Les obligations religieuses peuvent aussi influencer la gestion opérationnelle au sein des franchises :

  • Repos hebdomadaire : Certaines franchises tenues par des entrepreneurs juifs pratiquants ferment le samedi (shabbat), ou des franchisés musulmans adaptent leur emploi du temps pendant le Ramadan.
  • Jours fériés religieux : Dans certains pays, le calendrier religieux (comme les fêtes chrétiennes, musulmanes ou hindoues) influe sur les heures d’ouverture et le rythme de travail, ce qui peut conduire les franchiseurs à autoriser une flexibilité locale.

Quels sont les défis et les opportunités ?

Pour un franchiseur international, les différences religieuses peuvent représenter un défi de standardisation, mais aussi une opportunité stratégique. Cela demande de la souplesse dans les manuels des opérations et une reconnaissance des spécificités locales. Cela peut aussi renforcer la proximité avec les consommateurs et favoriser une intégration réussie dans un marché culturellement sensible.

Entre standardisation et croyances locales

L’interaction entre franchises et religions façonne aujourd’hui de nouveaux modèles d’entrepreneuriat éthique et engagé, les modèles d’affaires en franchise ne sont pas déconnectés des réalités culturelles et spirituelles.
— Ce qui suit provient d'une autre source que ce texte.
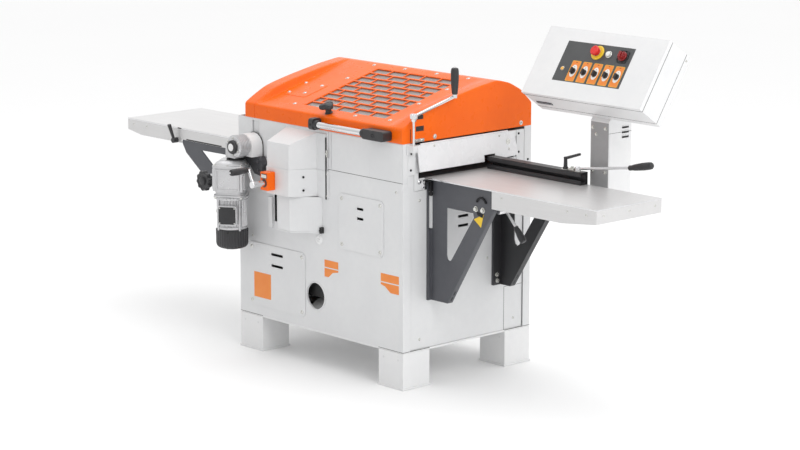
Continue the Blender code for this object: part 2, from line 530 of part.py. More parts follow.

Loin d’être anecdotiques, les influences religieuses peuvent transformer en profondeur les pratiques, les produits, les horaires, voire les valeurs d’un réseau.

Pour réussir à l’international ou dans des contextes multiculturels, les franchiseurs doivent savoir conjuguer standardisation et respect des croyances locales. Le dialogue interreligieux, le respect du pluralisme et l’innovation sociale seront les clés pour que ces modèles continuent de conjuguer foi, succès commercial et impact social positif. Une franchise qui sait s’adapter aux réalités religieuses n’y perd pas en cohérence — elle y gagne souvent en pertinence.